Most observers assumed that Machin would ultimately extract his pound of political flesh in return for eventual support of the re-named IRA. In the latter stages of negotiations on the bill, Manchin was focused in on including provisions that would help streamline federal permitting processes for energy projects of all sorts. He had been pressuring the Biden administration to issue final permits for the Mountain Valley Pipeline project, which would carry Marcellus Shale natural gas to the Southeastern states, and the assumption by many was that Manchin would insist on inclusion of language that would ensure such approval.

Rather than driving such a hard bargain, though, Manchin chose instead to settle for what has turned out to have been a fruitless promise from Sen. Schumer and then-Speaker of the House Nancy Pelosi to simply hold a vote on a separate bill dealing with permitting matters. Very predictably, the vote held in September on that bill was killed by a combination of progressive Democrats and conservative Republicans, and Sen. Manchin has been left holding an empty bag ever since.

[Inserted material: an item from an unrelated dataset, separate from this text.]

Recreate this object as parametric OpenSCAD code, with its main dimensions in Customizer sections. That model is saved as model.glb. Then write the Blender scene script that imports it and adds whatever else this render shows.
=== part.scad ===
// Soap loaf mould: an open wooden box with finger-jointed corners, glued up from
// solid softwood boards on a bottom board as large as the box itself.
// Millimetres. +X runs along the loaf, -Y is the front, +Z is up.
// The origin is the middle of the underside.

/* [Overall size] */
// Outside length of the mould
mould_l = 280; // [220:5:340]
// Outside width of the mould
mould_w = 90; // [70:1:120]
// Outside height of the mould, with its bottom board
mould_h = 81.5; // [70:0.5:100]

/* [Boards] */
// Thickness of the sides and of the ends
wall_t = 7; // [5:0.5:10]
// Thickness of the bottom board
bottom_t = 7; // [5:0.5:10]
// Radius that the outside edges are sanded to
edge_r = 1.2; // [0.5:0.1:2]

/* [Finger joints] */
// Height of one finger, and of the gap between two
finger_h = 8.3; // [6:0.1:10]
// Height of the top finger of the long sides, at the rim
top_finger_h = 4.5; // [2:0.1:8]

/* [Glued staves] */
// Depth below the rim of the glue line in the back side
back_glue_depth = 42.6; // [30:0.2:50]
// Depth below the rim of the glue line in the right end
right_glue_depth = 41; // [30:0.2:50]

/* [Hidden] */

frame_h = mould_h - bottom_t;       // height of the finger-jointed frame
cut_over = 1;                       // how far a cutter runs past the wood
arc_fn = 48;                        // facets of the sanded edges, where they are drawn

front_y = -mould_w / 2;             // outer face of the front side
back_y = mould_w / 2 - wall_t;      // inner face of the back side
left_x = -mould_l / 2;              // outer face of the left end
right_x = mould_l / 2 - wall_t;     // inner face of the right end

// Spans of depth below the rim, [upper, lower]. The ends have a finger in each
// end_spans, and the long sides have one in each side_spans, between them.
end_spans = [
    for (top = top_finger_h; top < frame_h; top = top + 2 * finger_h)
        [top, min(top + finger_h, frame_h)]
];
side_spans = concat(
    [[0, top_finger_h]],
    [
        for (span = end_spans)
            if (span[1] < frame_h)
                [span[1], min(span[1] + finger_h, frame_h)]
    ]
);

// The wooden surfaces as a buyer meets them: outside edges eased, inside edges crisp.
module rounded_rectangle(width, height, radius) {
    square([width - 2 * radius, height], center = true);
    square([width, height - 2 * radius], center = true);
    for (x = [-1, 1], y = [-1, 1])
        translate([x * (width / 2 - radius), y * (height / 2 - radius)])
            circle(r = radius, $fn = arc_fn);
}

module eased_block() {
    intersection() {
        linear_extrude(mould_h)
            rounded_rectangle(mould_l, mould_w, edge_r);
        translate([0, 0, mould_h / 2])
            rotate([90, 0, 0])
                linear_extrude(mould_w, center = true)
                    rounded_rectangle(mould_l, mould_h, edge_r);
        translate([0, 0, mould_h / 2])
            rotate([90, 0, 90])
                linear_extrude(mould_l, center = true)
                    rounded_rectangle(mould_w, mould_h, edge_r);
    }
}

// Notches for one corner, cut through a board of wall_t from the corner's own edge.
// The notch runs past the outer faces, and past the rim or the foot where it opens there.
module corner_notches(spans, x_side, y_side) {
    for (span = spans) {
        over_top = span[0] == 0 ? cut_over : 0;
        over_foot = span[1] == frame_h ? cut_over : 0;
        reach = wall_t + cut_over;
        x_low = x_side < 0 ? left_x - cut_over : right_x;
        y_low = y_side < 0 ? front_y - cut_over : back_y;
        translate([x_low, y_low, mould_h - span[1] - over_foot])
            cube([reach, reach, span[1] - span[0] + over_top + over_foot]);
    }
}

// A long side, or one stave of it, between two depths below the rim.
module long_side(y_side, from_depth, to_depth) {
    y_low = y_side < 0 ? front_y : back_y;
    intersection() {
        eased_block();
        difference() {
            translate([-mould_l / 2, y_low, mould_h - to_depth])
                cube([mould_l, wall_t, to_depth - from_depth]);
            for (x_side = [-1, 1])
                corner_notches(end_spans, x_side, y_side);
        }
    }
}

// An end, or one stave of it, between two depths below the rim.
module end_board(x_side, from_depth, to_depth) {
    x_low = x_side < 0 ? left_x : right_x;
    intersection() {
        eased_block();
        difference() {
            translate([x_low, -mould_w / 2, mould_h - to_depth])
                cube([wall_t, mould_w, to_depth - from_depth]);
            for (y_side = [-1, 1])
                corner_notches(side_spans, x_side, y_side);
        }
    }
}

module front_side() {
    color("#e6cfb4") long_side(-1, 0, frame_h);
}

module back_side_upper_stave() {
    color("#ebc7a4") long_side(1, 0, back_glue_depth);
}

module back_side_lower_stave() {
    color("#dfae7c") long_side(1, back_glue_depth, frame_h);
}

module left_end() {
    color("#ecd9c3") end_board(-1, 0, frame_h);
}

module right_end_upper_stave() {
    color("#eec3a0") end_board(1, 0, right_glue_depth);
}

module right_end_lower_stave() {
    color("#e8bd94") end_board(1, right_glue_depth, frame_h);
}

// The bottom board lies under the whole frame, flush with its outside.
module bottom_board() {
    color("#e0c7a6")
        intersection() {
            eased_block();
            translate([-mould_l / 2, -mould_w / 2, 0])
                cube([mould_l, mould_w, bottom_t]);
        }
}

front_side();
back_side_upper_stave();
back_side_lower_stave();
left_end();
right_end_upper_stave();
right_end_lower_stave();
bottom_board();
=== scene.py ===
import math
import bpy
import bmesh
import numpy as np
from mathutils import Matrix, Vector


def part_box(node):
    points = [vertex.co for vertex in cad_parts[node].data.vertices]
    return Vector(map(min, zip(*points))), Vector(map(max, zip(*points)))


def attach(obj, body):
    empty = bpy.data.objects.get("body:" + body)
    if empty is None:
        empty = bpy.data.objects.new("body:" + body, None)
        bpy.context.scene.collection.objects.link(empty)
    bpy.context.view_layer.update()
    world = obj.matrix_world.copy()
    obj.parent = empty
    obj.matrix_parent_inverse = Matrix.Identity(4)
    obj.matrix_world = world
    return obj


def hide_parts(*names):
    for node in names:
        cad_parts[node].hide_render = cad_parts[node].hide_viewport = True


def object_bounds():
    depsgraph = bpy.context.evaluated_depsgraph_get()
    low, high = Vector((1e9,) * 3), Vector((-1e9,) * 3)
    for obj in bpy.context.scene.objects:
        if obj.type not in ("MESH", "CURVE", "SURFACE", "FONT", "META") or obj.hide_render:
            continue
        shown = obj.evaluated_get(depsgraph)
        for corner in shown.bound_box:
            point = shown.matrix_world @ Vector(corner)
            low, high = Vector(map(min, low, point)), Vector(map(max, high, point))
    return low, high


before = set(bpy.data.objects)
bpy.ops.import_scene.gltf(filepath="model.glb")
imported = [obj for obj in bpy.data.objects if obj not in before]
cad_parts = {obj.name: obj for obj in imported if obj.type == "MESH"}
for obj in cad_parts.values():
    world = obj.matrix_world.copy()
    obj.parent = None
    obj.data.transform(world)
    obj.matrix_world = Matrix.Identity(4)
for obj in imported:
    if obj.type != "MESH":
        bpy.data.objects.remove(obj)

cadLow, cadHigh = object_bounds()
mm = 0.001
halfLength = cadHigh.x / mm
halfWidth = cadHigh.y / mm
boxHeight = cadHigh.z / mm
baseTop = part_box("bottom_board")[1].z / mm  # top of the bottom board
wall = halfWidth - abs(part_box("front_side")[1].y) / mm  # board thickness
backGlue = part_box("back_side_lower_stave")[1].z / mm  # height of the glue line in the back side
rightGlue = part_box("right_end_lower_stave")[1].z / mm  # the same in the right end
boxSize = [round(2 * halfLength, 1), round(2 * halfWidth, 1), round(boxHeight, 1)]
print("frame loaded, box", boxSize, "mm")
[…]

Now, Manchin is telling reporters that he is angry about the manner in which the Biden administration bureaucracies are going about implementing some provisions of the IRA. A Feb. 9 report in Politico quotes Manchin expressing particular anger over the way in which provisions governing the qualifications for the new, $7,500 per unit subsidy for electric vehicles is being enforced. Or rather, the way he believes they are not being enforced by Biden officials.

Those provisions ostensibly require a great deal of domestic content in the sourcing of materials for and construction of EVs and their batteries in order for the car buyers to qualify for the new credit. But the Biden administration has devised various ways to work around those restrictions, and has been essentially approving the credit without enforcing them.

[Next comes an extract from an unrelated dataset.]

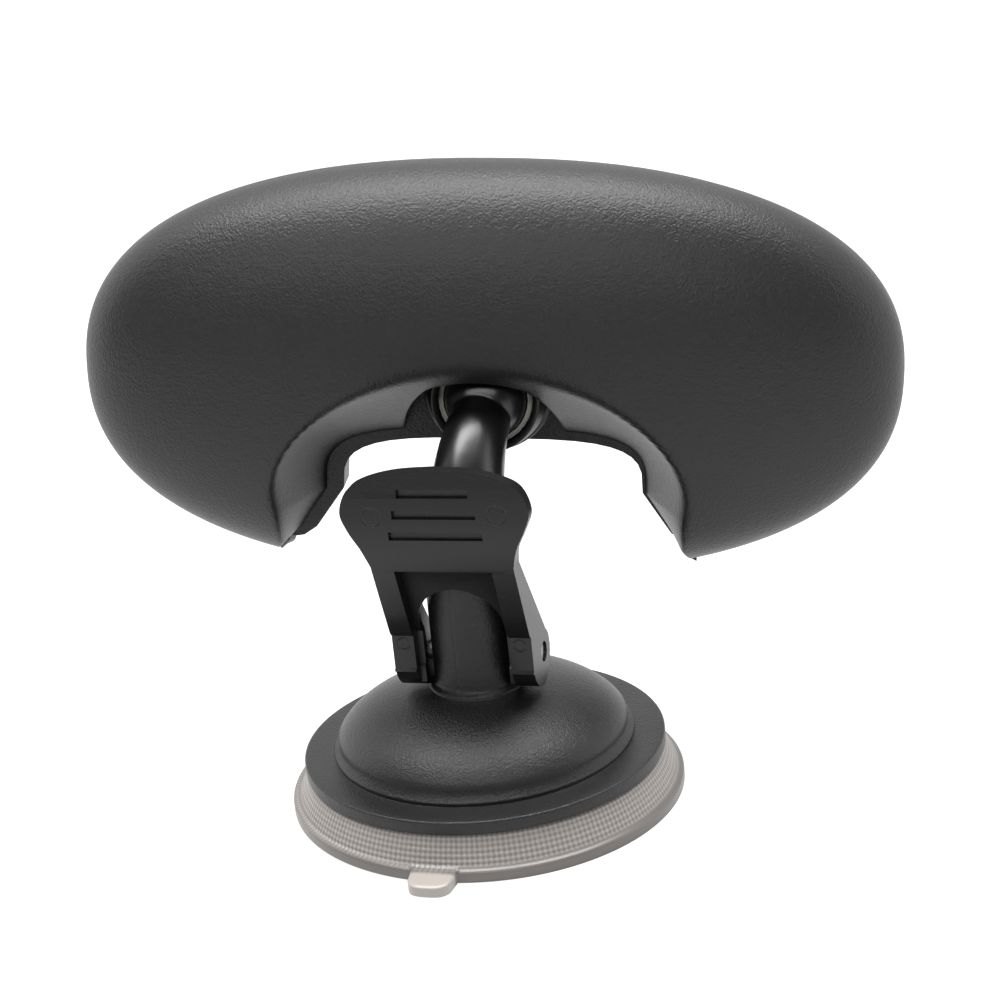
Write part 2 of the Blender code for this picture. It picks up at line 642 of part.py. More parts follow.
def bulge(x, y):
    """How far the glass stands out in front of its level at the head's two ends."""
    end = HEAD_HALF_WIDTH - FRAME_INSET - FRAME_BORDER
    return glass_sag(end, HEAD_CENTRE) - glass_sag(x, y)


def sliced(obj, pitch=15 * MM):
    """Adds edges across a plate so that its faces can follow a curve."""
    shape = bmesh.new()
    shape.from_mesh(obj.data)
    for axis, reach in ((0, HEAD_HALF_WIDTH), (1, HEAD_HALF_HEIGHT + HEAD_CENTRE)):
        for i in range(-int(reach / pitch), int(reach / pitch) + 1):
            point, normal = [0.0] * 3, [0.0] * 3
            point[axis], normal[axis] = i * pitch, 1.0
            bmesh.ops.bisect_plane(shape, geom=shape.verts[:] + shape.edges[:] + shape.faces[:],
                                   plane_co=point, plane_no=normal, dist=1e-7)
    return shape


def tip_of(flare, grow):
    """Where the notch's flare, read from its top down, runs out of the head's outline."""
    found = flare[-1][0]
    for (x0, y0), (x1, y1) in zip(flare, flare[1:]):
        for i in range(60):
            x, y = x0 + (x1 - x0) * i / 60, y0 + (y1 - y0) * i / 60
            if (abs(x) / (HEAD_HALF_WIDTH + grow)) ** HEAD_SQUARENESS + (
                    abs(y - HEAD_CENTRE) / (HEAD_HALF_HEIGHT + grow)) ** HEAD_SQUARENESS >= 0.985:
                return x
    return found


def notched_outline(grow, notch_grow):
    """The head's outline with the front notch cut into it, as one closed outline."""
    arch = [(x, y) for x, y in notch_ring(0.0, notch_grow, notch_grow)]
    outer = head_outline(grow)
    share = HEAD_SQUARENESS
    tip = tip_of(arch[4:0:-1], grow)

    def inside(x, y):
        return (abs(x) / (HEAD_HALF_WIDTH + grow)) ** share + (
            abs(y - HEAD_CENTRE) / (HEAD_HALF_HEIGHT + grow)) ** share < 0.985

    def in_notch(x, y):
        return y < HEAD_CENTRE and abs(x) < tip + 0.5 * MM

    lobe = [(x, y) for x, y in outer if not in_notch(x, y)]
    start = next(i for i, (x, y) in enumerate(lobe) if x > 0 and y < HEAD_CENTRE)
    lobe = lobe[start:] + lobe[:start]
    dense = []
    for (x0, y0), (x1, y1) in zip(arch, arch[1:]):
        pieces = max(1, int(math.hypot(x1 - x0, y1 - y0) / (3 * MM)))
        dense += [(x0 + (x1 - x0) * i / pieces, y0 + (y1 - y0) * i / pieces)
                  for i in range(pieces)]
    return lobe + [(x, y) for x, y in dense[::-1] if inside(x, y)]


def mirror_frame(material, head):
    """Front frame: flat back, a raised lip that follows the glass, and the socket's spring pocket."""
    rear = HOUSING_RIM
    body = prism("mirror_frame", notched_outline(-FRAME_INSET, -FRAME_STEP), FRAME_FRONT, rear,
                 "Z", material, head)
    recess = prism("frame_recess", notched_outline(-FRAME_INSET - FRAME_BORDER,
                                                   FRAME_BORDER - FRAME_STEP),
                   FRAME_FRONT - 20 * MM, FRAME_FLOOR, "Z", parent=head)
    for vert in body.data.vertices:
        if vert.co.z < FRAME_FLOOR:
            vert.co.z -= bulge(vert.co.x, vert.co.y)
    cut(body, recess)
    cut(body, cylinder("frame_pocket", POCKET_RADIUS, POCKET_FLOOR, rear + 5 * MM, parent=head))
    seat = FRAME_FLOOR + SCREW_HEAD_HEIGHT + GAP
    for i, centre in enumerate(HOUSING_SCREWS):
        cut(body,
            cylinder(f"frame_bore_{i + 1}", SCREW_RADIUS + GAP, FRAME_FLOOR - 5 * MM, 0.0, centre,
                     "Z", 16, parent=head),
            cylinder(f"frame_sink_{i + 1}", SCREW_HEAD + GAP, FRAME_FLOOR - 5 * MM, seat, centre,
                     "Z", 20, parent=head))
    for i, centre in enumerate(collar_screw_centres()):
        cut(body,
            cylinder(f"frame_collar_bore_{i + 1}", COLLAR_SCREW_RADIUS + GAP,
                     FRAME_FLOOR - 5 * MM, 0.0, centre, "Z", 16, parent=head),
            cylinder(f"frame_collar_sink_{i + 1}", COLLAR_SCREW_HEAD + GAP,
                     FRAME_FLOOR - 5 * MM, seat, centre, "Z", 20, parent=head))
    return body


def mirror_glass(material, head):
    """Convex glass with the frame's outline."""
    inset = FRAME_BORDER + GAP
    back = FRAME_FLOOR - GAP
    plate = prism("mirror_glass", notched_outline(-FRAME_INSET - inset, inset - FRAME_STEP),
                  back - GLASS_THICKNESS, back, "Z", material, head)
    shape = sliced(plate)
    for vert in shape.verts:
        vert.co.z -= bulge(vert.co.x, vert.co.y)
    shape.to_mesh(plate.data)
    shape.free()


def mirror_pad(material, head):
    """Foam pad between the frame's floor and the back of the glass."""
    share = 2.0 / HEAD_SQUARENESS
    turns = [math.radians(a) for a in range(0, 181, 6)]
    upper = [(PAD_HALF_WIDTH * power(math.cos(t), share),
              HEAD_CENTRE + PAD_HALF_HEIGHT * abs(math.sin(t)) ** share) for t in turns]
    low = [(-PAD_HALF_WIDTH, -2 * MM), (PAD_HALF_WIDTH, -2 * MM)]
    back = FRAME_FLOOR - GAP
    plate = prism("mirror_pad", upper + low, back - 0.5 * MM, back, "Z", material, head)
    shape = sliced(plate)
    for vert in shape.verts:
        if vert.co.z < back - 0.2 * MM:
            vert.co.z = back + GAP - bulge(vert.co.x, vert.co.y)
    shape.to_mesh(plate.data)
    shape.free()


# ------------------------------------------------------------------ socket

def collar_screw_centres():
    return [(COLLAR_SCREW_CIRCLE * math.cos(math.radians(a)),
             COLLAR_SCREW_CIRCLE * math.sin(math.radians(a))) for a in (90, 210, 330)]


def sphere_profile(radius, low, high, count=6):
    """Points of a sphere's side between two heights, in the order given."""
    start, end = math.asin(low / radius), math.asin(high / radius)
    return [(radius * math.cos(start + (end - start) * i / count),
             radius * math.sin(start + (end - start) * i / count)) for i in range(count + 1)]


def socket_collar(material, head):
    """Stepped ring on the frame that holds the liner and the ball."""
    seat = BALL_RADIUS + RUNNING + LINER_THICKNESS + RUNNING
    base = HOUSING_RIM + GAP
    inner = sphere_profile(seat, LINER_FRONT - 1.5 * MM, COLLAR_LIP)
    bore = inner[0][0]
    body = turned("socket_collar", [
        (COLLAR_LIP_RADIUS - 0.6 * MM, COLLAR_LIP), (COLLAR_LIP_RADIUS, COLLAR_LIP - 0.6 * MM),
        (COLLAR_LIP_RADIUS, COLLAR_LIP - 3.0 * MM), (COLLAR_SHOULDER - 0.5 * MM, -3.0 * MM),
        (COLLAR_SHOULDER, -3.6 * MM), (COLLAR_SHOULDER, -6.2 * MM), (COLLAR_RADIUS, -6.8 * MM),
        (COLLAR_RADIUS, base), (bore, base)] + inner, material, head, ring=True)
    for i, centre in enumerate(collar_screw_centres()):
        cut(body, cylinder(f"collar_pilot_{i + 1}", COLLAR_SCREW_RADIUS + GAP, base - 3 * MM,
                           COLLAR_SCREW_TIP + GAP, centre, "Z", 16, parent=head))
    return body


def ball_liner(material, head):
    """Nylon ring between the ball and the collar."""
    inside = BALL_RADIUS + RUNNING
    outside = inside + LINER_THICKNESS
    profile = (sphere_profile(outside, LINER_BACK, LINER_FRONT)
               + sphere_profile(inside, LINER_FRONT, LINER_BACK))
    turned("ball_liner", profile, material, head, ring=True)


def pressure_cup(material, head):
    """Nylon cup that the spring presses against the front of the ball."""
    bowl = sphere_profile(BALL_RADIUS + RUNNING, PRESSURE_BACK, -BALL_RADIUS - 0.999 * RUNNING, 8)
    bowl[-1] = (0.0, -BALL_RADIUS - RUNNING)
    profile = bowl[::-1] + [(CUP_SEAT_RADIUS, PRESSURE_BACK), (CUP_SEAT_RADIUS, PRESSURE_FRONT),
                            (0.0, PRESSURE_FRONT)]
    turned("pressure_cup", profile, material, head)


def pressure_spring(material, head):
    radius = POCKET_RADIUS - RUNNING - 2 * PRESSURE_WIRE
    wire("pressure_spring", coil(radius, POCKET_FLOOR + GAP + PRESSURE_WIRE,
                                 PRESSURE_FRONT - GAP - PRESSURE_WIRE, 2), PRESSURE_WIRE, 1,
         material, head)


# ------------------------------------------------------------------ build

for old in list(bpy.data.objects):
    bpy.data.objects.remove(old, do_unlink=True)
PARTS = new_collection("suction_mirror")
CUTTERS = new_collection("cutters")

BLACK = finish("grained_black", (0.035, 0.036, 0.037), 0.5)
SATIN = finish("satin_black", (0.03, 0.03, 0.031), 0.38)
CLEAR = finish("soft_clear", (0.62, 0.57, 0.53), 0.45)
NYLON = finish("nylon", (0.75, 0.74, 0.7), 0.45)
STEEL = finish("steel", (0.6, 0.6, 0.62), 0.3, 1.0)
SILVER = finish("mirror_silver", (0.9, 0.9, 0.92), 0.03, 1.0)
FOAM = finish("foam", (0.06, 0.06, 0.06), 0.9)

suction_cup(CLEAR)
cup_insert(NYLON)
base_shell(BLACK)
plunger(NYLON)
plunger_spring(STEEL)
lever(SATIN)
cylinder("lever_pin", PIN_RADIUS, 0.6 * MM - LEG_HALF_WIDTH, LEG_HALF_WIDTH - 0.6 * MM,
         (0.0, PIN_HEIGHT), "X", 24, STEEL)
ball_arm(SATIN)
arm_screw(STEEL)

HEAD = bpy.data.objects.new("head_pose", None)
PARTS.objects.link(HEAD)
HEAD.matrix_world = (Matrix.Translation(BALL) @ Matrix.Rotation(HEAD_YAW, 4, "Z")
                     @ Matrix.Rotation(HEAD_TILT, 4, "X") @ Matrix.Rotation(math.pi / 2, 4, "X")
                     @ Matrix.Rotation(HEAD_ROLL, 4, "Z"))
rear_housing(BLACK, HEAD)
mirror_frame(BLACK, HEAD)
mirror_glass(SILVER, HEAD)
mirror_pad(FOAM, HEAD)
socket_collar(SATIN, HEAD)
ball_liner(NYLON, HEAD)
pressure_cup(NYLON, HEAD)
pressure_spring(STEEL, HEAD)
SEAT = FRAME_FLOOR + SCREW_HEAD_HEIGHT
for number, spot in enumerate(HOUSING_SCREWS, 1):
    screw(f"housing_screw_{number}", SCREW_RADIUS, SCREW_HEAD, SCREW_HEAD_HEIGHT, SEAT, SCREW_TIP,
          spot, HEAD, STEEL)
for number, spot in enumerate(collar_screw_centres(), 1):
    screw(f"collar_screw_{number}", COLLAR_SCREW_RADIUS, COLLAR_SCREW_HEAD, SCREW_HEAD_HEIGHT,
          SEAT, COLLAR_SCREW_TIP, spot, HEAD, STEEL)
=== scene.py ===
"""A wide-angle interior mirror on a lever-locked suction base, finished piece by piece.

Lengths are in metres, written in millimetres times MM. The head's pieces are worked out in the
head's own frame: x across, y up, z out of the back, with its origin at the centre of the ball.
"""

import json

import bmesh
import bpy
import numpy as np
from mathutils import Matrix, Vector


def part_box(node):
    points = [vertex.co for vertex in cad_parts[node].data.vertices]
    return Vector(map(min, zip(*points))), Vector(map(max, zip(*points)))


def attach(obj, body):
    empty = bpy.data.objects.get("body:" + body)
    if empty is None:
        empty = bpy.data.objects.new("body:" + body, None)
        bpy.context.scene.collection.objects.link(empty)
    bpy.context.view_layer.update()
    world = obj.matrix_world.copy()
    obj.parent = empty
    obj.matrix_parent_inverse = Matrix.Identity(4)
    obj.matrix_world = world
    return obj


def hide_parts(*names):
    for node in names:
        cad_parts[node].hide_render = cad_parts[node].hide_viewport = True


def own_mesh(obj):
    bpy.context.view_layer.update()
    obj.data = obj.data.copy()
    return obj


MM = 0.001
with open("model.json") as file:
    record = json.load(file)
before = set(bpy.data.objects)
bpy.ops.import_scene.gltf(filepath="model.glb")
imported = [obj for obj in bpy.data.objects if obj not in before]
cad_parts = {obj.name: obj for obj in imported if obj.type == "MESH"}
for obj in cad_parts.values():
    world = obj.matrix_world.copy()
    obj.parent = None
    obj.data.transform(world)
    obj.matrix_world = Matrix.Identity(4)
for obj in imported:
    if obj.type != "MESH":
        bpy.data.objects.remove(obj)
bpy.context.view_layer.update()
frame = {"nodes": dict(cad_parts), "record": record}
joints = {joint["name"]: joint for joint in frame["record"]["behaviour"]["joints"]}

# ---------------------------------------------------------------- camera, light and floor
# A long lens looks down at the back of the mirror from a little to the right. A weak sun, four soft
# boxes and a room that is bright behind the mirror and dim behind the camera give black plastic its
# pale sheen along the top edges and the flanks.

LOOK_BACK = Vector((0.272976, -0.900164, 0.339395))
CAMERA_ROLL = np.radians(-5.725)
level = Vector((-LOOK_BACK.y, LOOK_BACK.x, 0.0)).normalized()
upward = LOOK_BACK.cross(level)
right = level * np.cos(CAMERA_ROLL) + upward * np.sin(CAMERA_ROLL)
up = upward * np.cos(CAMERA_ROLL) - level * np.sin(CAMERA_ROLL)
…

Manchin, whose public approval poll ratings back home have plummeted since reaching his bad bargain on the IRA, now says he’s angry and somehow surprised by this, even though he was repeatedly warned that the bill would be implemented in this way. “They almost act like they gotta send $7,500 or a person won’t buy a car. Which is crazy, ludicrous thinking for the federal government,” Manchin told Politico. “I just totally and absolutely am disagreeing with what they’re doing.”

Sen. Manchin is also claiming that he saw the IRA as an “energy security matter,” even though most in the nation’s capital understood it was mainly a funding mechanism for implementation of the Biden climate change agenda. The main, most publicized feature of the law, after all, is its whopping $369 billion suite of new incentives and subsidies for projects that can be classified as “green.”

Indeed, in his State of the Union address on Tuesday, President Biden called the IRA “the most significant investment ever to tackle the climate crisis, lowering utility bills, creating American jobs, and leading the world to a clean energy future.” Biden then added, almost as an afterthought, that “we’re still going to need oil and gas for awhile,” clarifying amid hoots and jeers from the Republican side of the House chamber that “we’re going to need oil for at least another decade.”

There isn’t much, if anything, in those words about the “energy security” that Sen. Manchin now claims he thought the bill was all about. “This is bullsh*t,” he told Politico. “So they’re gonna basically starve us out of energy that we have a tremendous, abundant supply of because of their aspirational thoughts? I will continue to fight and I’ll do everything I can to make sure the public knows what they’re doing and what it will do to you and your economy and your lifestyle.”

So, the Senator is angry, and he’s not above using curse words to let the voters back home know it. The question now, after he surrendered so much leverage and power last August and is no longer the deciding vote on anything in a Senate in which his party now holds a clear majority, is whether anyone is listening anymore.